At hearing, defense counsel suggested equitable tolling should not be applied based on prejudice caused by the delay. See Menominee Indian Tribe of Wisc. v. United States , --- U.S. ----, 136 S.Ct. 750, 757 n.5, 193 L.Ed.2d 652 (2016) (explaining "prejudice is a factor to be considered in determining whether the doctrine of equitable tolling should apply.") (citation and quotations omitted).

Based on the record before the court, defendant has not shown prejudice. Specifically, defense counsel argues delay prohibited defendant from properly investigating the claimed water damage, and that plaintiffs' sale of their home seven months before filing this suit further precluded defendant's investigation efforts.
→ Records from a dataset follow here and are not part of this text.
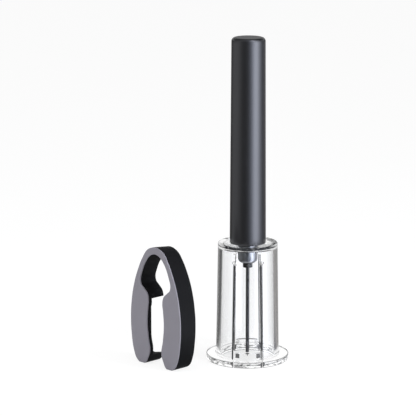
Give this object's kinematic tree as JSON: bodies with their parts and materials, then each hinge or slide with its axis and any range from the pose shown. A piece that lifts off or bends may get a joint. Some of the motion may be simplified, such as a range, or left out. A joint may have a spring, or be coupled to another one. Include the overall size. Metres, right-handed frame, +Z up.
{
  "type": "air pump wine opener",
  "caption": "Air pump bottle opener with a clear slit neck housing, a hollow needle and a sliding handle, and a bow-shaped foil cutter standing beside it.",
  "frame": {"origin": "on the surface that the set stands on, below the centre of the pair's overall box", "axes": "+Z up along the opener's axis; +X to the right seen from the front of the picture, -Y towards its viewer"},
  "size_m": [0.0972, 0.0616, 0.2],
  "materials": {
    "clear_plastic": "clear moulded plastic, polished",
    "bright_metal": "bright plated metal",
    "dark_plastic": "plain black plastic",
    "needle_dark": "steel tube with a dark low-friction coat",
    "rubber": "plain black seal rubber",
    "pump_white": "off-white moulded plastic",
    "steel": "plain steel",
    "handle_black": "black satin coat on drawn aluminium",
    "cutter_black": "black moulded plastic, satin",
    "cutter_grey": "cool grey moulded plastic, satin"
  },
  "bodies": {
    "opener": {"clear_housing": "clear_plastic", "barrel_gasket": "rubber", "pump_barrel": "pump_white", "barrel_cap": "dark_plastic", "needle_holder": "bright_metal", "needle_collar": "dark_plastic", "air_needle": "needle_dark", "holder_seal": "rubber", "valve_spring": "steel"},
    "handle": {"handle_shell": "handle_black", "handle_bush": "pump_white", "handle_plug": "pump_white", "rod_nut": "steel", "piston_rod": "steel", "piston_disc": "pump_white", "cup_seal": "rubber", "piston_nut": "steel"},
    "check_ball": {"valve_ball": "steel"},
    "foil_cutter": {"cutter_body": "cutter_black", "cutter_face": "cutter_grey", "upper_left_pin": "steel", "lower_left_pin": "steel", "upper_right_pin": "steel", "lower_right_pin": "steel"},
    "wheel_upper_left": {"upper_left_wheel": "steel"},
    "wheel_lower_left": {"lower_left_wheel": "steel"},
    "wheel_upper_right": {"upper_right_wheel": "steel"},
    "wheel_lower_right": {"lower_right_wheel": "steel"}
  },
  "joints": [
    {"name": "handle_stroke", "type": "slide", "parent": "opener", "child": "handle", "axis": [0, 0, 1], "range_m": [0, 0.095]},
    {"name": "valve_travel", "type": "slide", "parent": "opener", "child": "check_ball", "axis": [0, 0, -1], "range_m": [0, 0.001], "stiffness_N_per_m": 20, "deforming": ["valve_spring"]},
    {"name": "cutter_lift", "type": "slide", "parent": "opener", "child": "foil_cutter", "axis": [0, 0, 1], "range_m": [0, 0.12]},
    {"name": "upper_left_wheel_spin", "type": "hinge", "parent": "foil_cutter", "child": "wheel_upper_left", "pos_m": [-0.03783, -0.00014, 0.03675], "axis": [0.7133, 0.7009, 0], "continuous": true},
    {"name": "lower_left_wheel_spin", "type": "hinge", "parent": "foil_cutter", "child": "wheel_lower_left", "pos_m": [-0.03783, -0.00014, 0.01015], "axis": [0.7133, 0.7009, 0], "continuous": true},
    {"name": "upper_right_wheel_spin", "type": "hinge", "parent": "foil_cutter", "child": "wheel_upper_right", "pos_m": [-0.01834, -0.01996, 0.03675], "axis": [0.7133, 0.7009, 0], "continuous": true},
    {"name": "lower_right_wheel_spin", "type": "hinge", "parent": "foil_cutter", "child": "wheel_lower_right", "pos_m": [-0.01834, -0.01996, 0.01015], "axis": [0.7133, 0.7009, 0], "continuous": true}
  ]
}
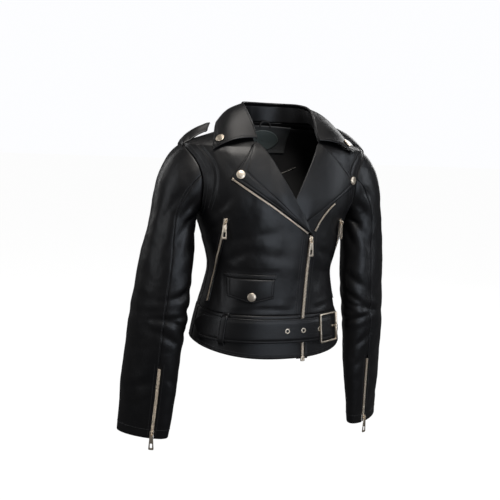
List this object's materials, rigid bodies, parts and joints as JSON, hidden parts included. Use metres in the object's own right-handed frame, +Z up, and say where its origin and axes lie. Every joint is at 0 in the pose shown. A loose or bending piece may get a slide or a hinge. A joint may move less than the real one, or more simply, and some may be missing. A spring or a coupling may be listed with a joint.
{
  "type": "leather riding jacket",
  "caption": "Cropped black leather riding jacket with an offset front zip, notched lapels, belt with buckle, shoulder straps, zipped pockets and cuffs.",
  "frame": {"origin": "the underside of the hanger loop's arch at the back of the neck, where a hook carries it", "axes": "+Z up, the jacket faces -Y, the wearer's right is -X"},
  "size_m": [0.6058, 0.2439, 0.7203],
  "materials": {
    "leather": "smooth black leather with a soft satin sheen",
    "lining": "plain black woven lining",
    "metal": "polished pale gold plating",
    "tape": "black woven zip tape",
    "label": "smooth grey-green leather patch"
  },
  "bodies": {
    "jacket": {"front_panel_right": "leather", "front_panel_left": "leather", "back_panel": "leather", "back_yoke": "leather", "waistband_right": "leather", "waistband_left": "leather", "waistband_back": "leather", "lapel_right": "leather", "lapel_left": "leather", "collar_leaf": "leather", "collar_stand": "leather", "sleeve_outer_right": "leather", "sleeve_inner_right": "leather", "sleeve_outer_left": "leather", "sleeve_inner_left": "leather", "lining_body": "lining", "sleeve_lining_right": "lining", "sleeve_lining_left": "lining", "neck_facing": "leather", "neck_label": "label", "pocket_bag_right": "lining", "pocket_bag_left": "lining", "snap_lapel_right": "metal", "snap_lapel_left": "metal", "snap_collar_right": "metal", "snap_collar_left": "metal", "coin_pocket_welt": "leather", "main_zip_chain": "metal", "main_zip_tape": "tape", "main_zip_teeth_right": "metal", "main_zip_teeth_left": "metal", "chest_zip_chain_right": "metal", "chest_zip_chain_left": "metal", "cuff_zip_chain_right": "metal", "cuff_zip_chain_left": "metal", "belt_strap": "leather", "belt_buckle_tab": "leather", "belt_loop_right": "leather", "hanger_loop": "tape"},
    "main_zip_slider_body": {"main_zip_slider": "metal"},
    "main_zip_pull_body": {"main_zip_pull": "metal"},
    "chest_zip_right_slider_body": {"chest_zip_right_slider": "metal"},
    "chest_zip_right_pull_body": {"chest_zip_right_pull": "metal"},
    "chest_zip_left_slider_body": {"chest_zip_left_slider": "metal"},
    "chest_zip_left_pull_body": {"chest_zip_left_pull": "metal"},
    "cuff_zip_right_slider_body": {"cuff_zip_right_slider": "metal"},
    "cuff_zip_right_pull_body": {"cuff_zip_right_pull": "metal"},
    "cuff_zip_left_slider_body": {"cuff_zip_left_slider": "metal"},
    "cuff_zip_left_pull_body": {"cuff_zip_left_pull": "metal"},
    "coin_flap_body": {"coin_flap": "leather", "coin_flap_snap": "metal"},
    "buckle_frame_body": {"buckle_frame": "metal"},
    "buckle_prong_body": {"buckle_prong": "metal"},
    "epaulette_right_body": {"epaulette_right": "leather"},
    "epaulette_left_body": {"epaulette_left": "leather"}
  },
  "joints": [
    {"name": "main_zip_slide", "type": "slide", "parent": "jacket", "child": "main_zip_slider_body", "axis": [-0.0429, 0.0163, -0.9989], "range_m": [0, 0.122]},
    {"name": "main_zip_pull_swing", "type": "hinge", "parent": "main_zip_slider_body", "child": "main_zip_pull_body", "pos_m": [0.04891, -0.1777, -0.22815], "axis": [-0.9862, -0.1656, 0], "range_deg": [0, 140]},
    {"name": "chest_zip_right_slide", "type": "slide", "parent": "jacket", "child": "chest_zip_right_slider_body", "axis": [-0.0997, 0.2918, -0.9513], "range_m": [0, 0.042]},
    {"name": "chest_zip_right_pull_swing", "type": "hinge", "parent": "chest_zip_right_slider_body", "child": "chest_zip_right_pull_body", "pos_m": [-0.12568, -0.14916, -0.19705], "axis": [-0.7727, 0.6348, 0], "range_deg": [0, 140]},
    {"name": "chest_zip_left_slide", "type": "slide", "parent": "jacket", "child": "chest_zip_left_slider_body", "axis": [0.0997, 0.2918, -0.9513], "range_m": [0, 0.042]},
    {"name": "chest_zip_left_pull_swing", "type": "hinge", "parent": "chest_zip_left_slider_body", "child": "chest_zip_left_pull_body", "pos_m": [0.12568, -0.14916, -0.19705], "axis": [-0.7727, -0.6348, 0], "range_deg": [0, 140]},
    {"name": "cuff_zip_right_slide", "type": "slide", "parent": "jacket", "child": "cuff_zip_right_slider_body", "axis": [0.0561, -0.1099, 0.9924], "range_m": [0, 0.118]},
    {"name": "cuff_zip_right_pull_swing", "type": "hinge", "parent": "cuff_zip_right_slider_body", "child": "cuff_zip_right_pull_body", "pos_m": [-0.24413, -0.08375, -0.64921], "axis": [-0.8934, 0.4492, 0], "range_deg": [0, 140]},
    {"name": "cuff_zip_left_slide", "type": "slide", "parent": "jacket", "child": "cuff_zip_left_slider_body", "axis": [-0.0561, -0.1099, 0.9924], "range_m": [0, 0.118]},
    {"name": "cuff_zip_left_pull_swing", "type": "hinge", "parent": "cuff_zip_left_slider_body", "child": "cuff_zip_left_pull_body", "pos_m": [0.24413, -0.08375, -0.64921], "axis": [-0.8934, -0.4492, 0], "range_deg": [0, 140]},
    {"name": "coin_flap_lift", "type": "hinge", "parent": "jacket", "child": "coin_flap_body", "pos_m": [-0.06894, -0.16679, -0.30899], "axis": [-0.9261, 0.3772, 0], "range_deg": [0, 75]},
    {"name": "buckle_frame_swing", "type": "hinge", "parent": "jacket", "child": "buckle_frame_body", "pos_m": [0.12622, -0.15198, -0.41261], "axis": [-0.0496, 0.0912, 0.9946], "range_deg": [0, 95]},
    {"name": "buckle_prong_play", "type": "hinge", "parent": "jacket", "child": "buckle_prong_body", "pos_m": [0.12622, -0.15198, -0.41261], "axis": [-0.0496, 0.0912, 0.9946], "range_deg": [-1, 1.5]},
    {"name": "epaulette_right_lift", "type": "hinge", "parent": "jacket", "child": "epaulette_right_body", "pos_m": [-0.201, -0.059, -0.0524], "axis": [0, -1, 0], "range_deg": [0, 70]},
    {"name": "epaulette_left_lift", "type": "hinge", "parent": "jacket", "child": "epaulette_left_body", "pos_m": [0.201, -0.059, -0.0524], "axis": [0, 1, 0], "range_deg": [0, 70]}
  ]
}
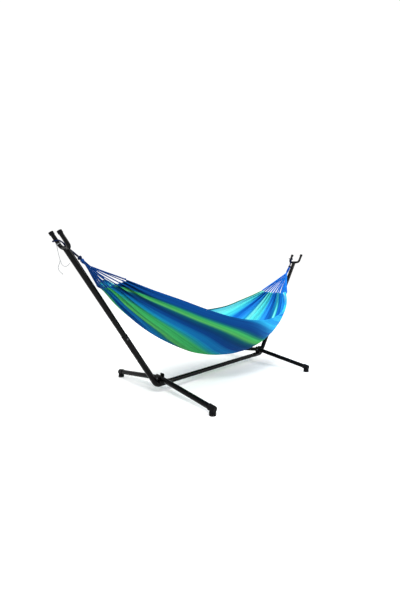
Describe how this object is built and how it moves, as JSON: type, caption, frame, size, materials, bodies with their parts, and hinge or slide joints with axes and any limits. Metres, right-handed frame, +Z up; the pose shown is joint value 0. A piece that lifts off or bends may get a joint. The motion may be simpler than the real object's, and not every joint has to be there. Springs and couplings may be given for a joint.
{
  "type": "hammock with stand",
  "caption": "Striped cloth hammock gathered on string ends, hung between the forks of a bolted steel tube stand with cross legs and capped feet.",
  "frame": {"origin": "on the floor under the middle of the stand, centre of the bounding box's bottom face without the tie cord", "axes": "+X along the hammock towards its lower end, +Y from the front of the stand to its back, +Z up"},
  "size_m": [2.999, 1.1666, 1.1983],
  "materials": {
    "painted_steel": "satin black paint",
    "black_plastic": "moulded black plastic",
    "zinc_steel": "black zinc fasteners",
    "striped_cloth": "woven cotton, lengthwise stripes in navy, blue, turquoise, green and white",
    "blue_cord": "twisted blue cord",
    "white_cord": "thin pale cord"
  },
  "bodies": {
    "stand": {"base_tube": "painted_steel", "lower_arm_left": "painted_steel", "upper_arm_left": "painted_steel", "fork_left": "painted_steel", "saddle_bracket_left": "painted_steel", "cross_leg_left": "painted_steel", "fork_cap_left_front": "black_plastic", "foot_cap_left_front": "black_plastic", "fork_cap_left_back": "black_plastic", "foot_cap_left_back": "black_plastic", "base_bolt_left": "zinc_steel", "base_nut_left": "zinc_steel", "arm_bolt_left": "zinc_steel", "arm_nut_left": "zinc_steel", "saddle_bolt_left": "zinc_steel", "saddle_nut_left": "zinc_steel", "eye_loop_left": "blue_cord", "lower_arm_right": "painted_steel", "upper_arm_right": "painted_steel", "fork_right": "painted_steel", "saddle_bracket_right": "painted_steel", "cross_leg_right": "painted_steel", "fork_cap_right_front": "black_plastic", "foot_cap_right_front": "black_plastic", "fork_cap_right_back": "black_plastic", "foot_cap_right_back": "black_plastic", "base_bolt_right": "zinc_steel", "base_nut_right": "zinc_steel", "arm_bolt_right": "zinc_steel", "arm_nut_right": "zinc_steel", "saddle_bolt_right": "zinc_steel", "saddle_nut_right": "zinc_steel", "eye_loop_right": "blue_cord", "tie_cord_wrap": "white_cord", "tie_cord_tail": "white_cord", "tie_cord_loop": "white_cord", "tie_cord_knot": "white_cord"},
    "hammock": {"hammock_cloth": "striped_cloth", "eye_knot_left": "blue_cord", "whipping_left": "blue_cord", "clew_left": "blue_cord", "eye_knot_right": "blue_cord", "whipping_right": "blue_cord", "clew_right": "blue_cord"}
  },
  "joints": [
    {"name": "swing", "type": "hinge", "parent": "stand", "child": "hammock", "pos_m": [0, 0, 1.04], "axis": [1, 0, 0], "range_deg": [-25, 25]}
  ]
}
See Req. Jud. Notice, ECF No. 12 (deed of sale dated Aug. 10, 2017). Defense counsel cites no support for the argument, and portions of the record contradict it. For instance, defendant's denial letter, issued four months before plaintiffs sold their home, indicated the investigation into the water damage was complete as of March 3, 2017. Denial Letter at 2-3 ("we have completed our investigation of your homeowner's claim, which revealed continuous or repeated seepage or leakage of water or steam over a period of time"). Furthermore, at hearing plaintiffs' counsel argued that after receiving the independent consultant's report contradicting defendant's basis for coverage denial, see Compl. Ex. C, plaintiffs asked defendant to reevaluate the water damage, but defendant refused. Defense counsel did not rebut this contention, which if true, also undermines defendant's position that it was precluded from further investigating the claimed damage.

The court declines to find any prejudice weighs against the application of equitable tolling here. Defendant's request for judicial notice, ECF No. 12, is DENIED as MOOT.

III. CONCLUSION

Because plaintiffs timely filed this lawsuit on March 3, 2018, defendant's motion to dismiss the complaint as time barred is DENIED. Defendant's outstanding motions to strike are DENIED as MOOT and defendant's answer is due within 21 days.

IT IS SO ORDERED.

This resolves ECF Nos. 7, 15 and 19.